Living in Asia really isn't all that different from living in Canada, nor is working in a hogwan all that different from working at Pizza Hut. Everywhere you live or work has it's different quirks. It's just up to you to figure out what those quirks are and how to modify them to you or yourself to them in such a way that everything runs semi-smoothly.

It just kinda happens to be that when you live in Korea, you tend to modify yourself more than normal

....a lot more

so, without further adieu, volume two of thing's I've learned

Cars and Driving

  • Emergency Lights (4-ways). They're ACTUALLY not for emergencies. No, actually, your "emergency" lights are handy little things. Say, for instance, you're in a really big hurry cuz you slept in and were late picking up a foreigner to drive her (or him) to work in the morning. It is totally ok for you to run red lights, drive in the other lane, or even drive up on the sidewalk at times IF you have your emergency lights on. This is to let the other drivers know that you are in FAR more of a hurry than they are, therefore allowing you to drive like a maniac. Don't worry, they understand, they did it last week.

  • The name sidewalk is a silly western thing. The name implies that that space should only be used for one thing: walking. Obviously this is ridiculous. I mean, think about how much room in this world is allotted for sidewalks....and this is just for people to walk safely on?? A waste I say. The sidewalk would be much more productive if it was used to serve many functions. To name a few, sidewalks can be used as roads, stores, restaurants, pubs, parking lots, beds or even garbage dumps! They really are quite versatile. Us westerners really need to get on this sidewalk bandwagon. The idea that they're only for pedestrians is really quite pointless, I mean, who wouldn't want to walk with a scooter bearing down on you from behind?? (don't worry, they'll honk if they want you to get out of their way)

  • Painted medians - another area where us westerners have underestimated its versatility. They make fabulous parking lots.

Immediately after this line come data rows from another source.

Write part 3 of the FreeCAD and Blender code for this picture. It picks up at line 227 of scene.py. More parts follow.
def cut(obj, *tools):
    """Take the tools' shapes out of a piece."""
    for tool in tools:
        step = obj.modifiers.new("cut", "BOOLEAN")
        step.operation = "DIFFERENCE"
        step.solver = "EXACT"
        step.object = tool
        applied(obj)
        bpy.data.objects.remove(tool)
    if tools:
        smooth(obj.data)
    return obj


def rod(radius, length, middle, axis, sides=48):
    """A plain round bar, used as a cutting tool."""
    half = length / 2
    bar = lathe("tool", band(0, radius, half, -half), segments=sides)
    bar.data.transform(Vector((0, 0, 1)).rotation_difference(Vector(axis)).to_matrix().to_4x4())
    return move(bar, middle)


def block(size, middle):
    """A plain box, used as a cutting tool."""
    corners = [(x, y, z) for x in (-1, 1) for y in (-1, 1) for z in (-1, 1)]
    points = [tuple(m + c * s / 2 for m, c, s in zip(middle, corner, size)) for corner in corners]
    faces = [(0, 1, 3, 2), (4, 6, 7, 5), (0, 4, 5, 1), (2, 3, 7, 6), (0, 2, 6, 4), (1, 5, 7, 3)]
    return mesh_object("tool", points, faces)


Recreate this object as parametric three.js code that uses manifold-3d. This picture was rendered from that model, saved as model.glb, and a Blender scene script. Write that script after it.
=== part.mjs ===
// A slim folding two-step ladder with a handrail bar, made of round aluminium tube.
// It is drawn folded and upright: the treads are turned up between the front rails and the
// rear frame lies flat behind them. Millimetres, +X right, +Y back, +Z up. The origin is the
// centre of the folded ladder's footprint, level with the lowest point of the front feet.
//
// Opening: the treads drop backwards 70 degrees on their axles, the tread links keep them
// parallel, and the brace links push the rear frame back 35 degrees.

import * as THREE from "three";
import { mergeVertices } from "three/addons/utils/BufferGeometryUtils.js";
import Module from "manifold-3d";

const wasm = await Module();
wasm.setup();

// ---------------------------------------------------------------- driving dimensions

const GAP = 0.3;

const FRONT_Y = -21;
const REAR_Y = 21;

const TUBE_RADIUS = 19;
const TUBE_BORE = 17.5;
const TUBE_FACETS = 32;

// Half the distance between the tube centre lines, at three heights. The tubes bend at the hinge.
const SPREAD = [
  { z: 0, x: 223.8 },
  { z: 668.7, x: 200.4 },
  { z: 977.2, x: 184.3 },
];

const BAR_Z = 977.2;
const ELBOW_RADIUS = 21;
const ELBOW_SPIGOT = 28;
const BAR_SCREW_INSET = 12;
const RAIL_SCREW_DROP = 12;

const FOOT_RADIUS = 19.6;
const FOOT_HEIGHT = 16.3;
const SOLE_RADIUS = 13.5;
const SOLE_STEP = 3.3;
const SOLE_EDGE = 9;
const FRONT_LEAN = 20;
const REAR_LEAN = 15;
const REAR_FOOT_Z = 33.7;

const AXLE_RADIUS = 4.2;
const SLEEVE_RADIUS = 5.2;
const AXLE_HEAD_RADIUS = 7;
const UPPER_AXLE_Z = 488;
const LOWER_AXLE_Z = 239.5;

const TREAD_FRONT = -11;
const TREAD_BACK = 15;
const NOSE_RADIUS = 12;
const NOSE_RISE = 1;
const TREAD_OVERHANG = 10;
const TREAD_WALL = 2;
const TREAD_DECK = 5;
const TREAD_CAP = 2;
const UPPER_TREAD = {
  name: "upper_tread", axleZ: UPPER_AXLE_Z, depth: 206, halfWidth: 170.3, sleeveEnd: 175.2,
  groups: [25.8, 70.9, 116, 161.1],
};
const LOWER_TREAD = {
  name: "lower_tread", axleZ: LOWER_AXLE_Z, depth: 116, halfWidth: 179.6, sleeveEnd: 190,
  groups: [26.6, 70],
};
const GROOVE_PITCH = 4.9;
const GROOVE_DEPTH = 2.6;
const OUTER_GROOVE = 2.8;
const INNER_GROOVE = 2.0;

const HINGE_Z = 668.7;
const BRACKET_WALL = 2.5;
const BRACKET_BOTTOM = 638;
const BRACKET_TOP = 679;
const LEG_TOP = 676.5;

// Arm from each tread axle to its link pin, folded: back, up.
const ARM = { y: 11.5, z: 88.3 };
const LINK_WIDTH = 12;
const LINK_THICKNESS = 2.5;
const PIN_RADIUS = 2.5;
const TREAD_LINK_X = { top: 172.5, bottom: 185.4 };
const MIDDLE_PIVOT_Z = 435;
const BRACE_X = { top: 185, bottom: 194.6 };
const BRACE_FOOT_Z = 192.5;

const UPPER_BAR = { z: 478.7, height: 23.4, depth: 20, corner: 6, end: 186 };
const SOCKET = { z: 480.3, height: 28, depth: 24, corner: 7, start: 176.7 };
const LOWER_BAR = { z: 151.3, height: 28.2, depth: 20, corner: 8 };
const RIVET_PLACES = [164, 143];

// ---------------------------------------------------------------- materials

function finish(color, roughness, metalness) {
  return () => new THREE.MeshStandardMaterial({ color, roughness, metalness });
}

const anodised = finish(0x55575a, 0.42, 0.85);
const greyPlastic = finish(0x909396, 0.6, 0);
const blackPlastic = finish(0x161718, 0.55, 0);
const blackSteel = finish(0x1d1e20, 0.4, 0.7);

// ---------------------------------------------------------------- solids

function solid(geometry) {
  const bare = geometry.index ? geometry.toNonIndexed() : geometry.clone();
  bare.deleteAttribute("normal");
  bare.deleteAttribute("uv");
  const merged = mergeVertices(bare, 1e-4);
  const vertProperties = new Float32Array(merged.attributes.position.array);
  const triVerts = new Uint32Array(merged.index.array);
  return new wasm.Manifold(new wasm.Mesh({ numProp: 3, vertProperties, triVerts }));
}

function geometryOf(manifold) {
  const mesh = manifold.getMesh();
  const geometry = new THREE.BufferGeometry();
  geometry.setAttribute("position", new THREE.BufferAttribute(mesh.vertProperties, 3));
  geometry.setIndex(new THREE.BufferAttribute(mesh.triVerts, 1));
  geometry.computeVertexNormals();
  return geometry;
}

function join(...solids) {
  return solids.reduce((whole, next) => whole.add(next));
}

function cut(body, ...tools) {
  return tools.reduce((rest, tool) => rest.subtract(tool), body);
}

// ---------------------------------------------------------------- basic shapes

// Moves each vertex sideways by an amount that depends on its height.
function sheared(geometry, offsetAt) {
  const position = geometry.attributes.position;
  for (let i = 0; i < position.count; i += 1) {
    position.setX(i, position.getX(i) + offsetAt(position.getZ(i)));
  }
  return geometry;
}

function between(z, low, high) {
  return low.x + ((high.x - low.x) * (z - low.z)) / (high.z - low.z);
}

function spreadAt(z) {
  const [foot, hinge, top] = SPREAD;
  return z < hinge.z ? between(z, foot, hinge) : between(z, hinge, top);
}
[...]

Even in the middle of REALLY busy intersections. Don't worry about having to dart across traffic to get to your car that's parked in the middle of the road. Just walk around on the sidewalk for awhile to get used to dodging vehicles. It'll be like a warm-up.

  • Seat belts. You shouldn't wear them. They indicate to the driver that you don't trust their driving. It's actually an insult (and here I'm not being sarcastic)

Food and Drink

  • You will not die, or even get remotely ill if you eat raw food. Although I'm certain that the random chicken/beef/unknown meat on a stick that we all buy from vendors on the side of the street is cooked to health inspector standards. Eggs and yogurt are perfectly safe if stored on the side of the road, even in 30C weather.

  • It is normal to have your squid/octopus still moving on your plate, in fact, this makes it easier to eat since the tentacles will wrap themselves involuntarily around your chopstick, ensuring that perfect bite. E. Coli apparently doesn't exist here....must be the kimchee

  • In order to fully taste your food it is necessary to eat with your mouth open. Apparently this is better referred to as "eating deliciously" (my students, not my wording). This is so air can mix with your masticated food, therefore bringing out the full extent of the taste. I haven't asked, but am assuming this is why Koreans also chew gum like cows. It must be the taste thing.

  • However safe eating raw food may be you should NEVER try to wash down a pill with Coke. This will cause extreme repercussions involving enormous pain... although no one can quite describe to me what exactly will happen, I'm just informed that it would be bad. Kinda like the sleeping with a fan on or eating char-coaled meat (see Volume 1)

Dealing with Koreans

  • Maybe means yes. It means yes even when it is said in the following context "ya, maybe, I dunno, I'm pretty busy during the week and on the weekends, but ummm, ya, I guess, possibly sometime." Sometimes it's better to stop being Canadian. The polite person in me doesn't want to turn down a nice Korean mans invitation to dinner for fear of hurting him, so I give the previous line. However, in Korea, since maybe means yes, I end up getting random drunk phone calls at 1am from angry Korean men stating that I've broken the "promise" I made to them to be their friend. Stupid language barrier.

  • Maybe also means yes when dealing with your boss. If your boss says "maybe could you do this?" It most certainly means, "I need this done pronto, it's really important."

  • However, on the same note, if your boss says "Don't worry, I will pay you tomorrow." That doesn't mean anything beyond "I'm sure tomorrow I'll think about paying you, doesn't mean you'll see any money though, sucker."

  • I know I've stated this before, but really this is a big one. Your boss is like your own personal God. Or, at least, he thinks so. He can, and will, on a whim decide such things like: you're moving, you'll be starting a new job every morning for which you'll have to get up at 5:30, you'll be making up these extra worksheets on your own time...etc. He can also, on his next whim, decide that these things aren't as important as he thought they were 2 seconds ago, but will decide against informing you of these changes. You have telepathy right?

  • Koreans apparently DO have telepathy. Learn it before you come to Korea, it'll help immensely.

Korea in General

  • It's actually not that bad at all. I do really like it. I've learned that if you stop taking life so seriously and just go with the flow then you can be happy. Try to change a whole country and you'll drive yourself insane. A lot of the time it seems Westerners have a stick up their ass (sorry for the visual). I've learned that the world won't come to an end if everything's done a bit backwards. In fact, keeping everyone guessing makes the time fly by that much faster and hell, it makes for more entertaining days. Like I say: "Time flies when you're confused all of the time."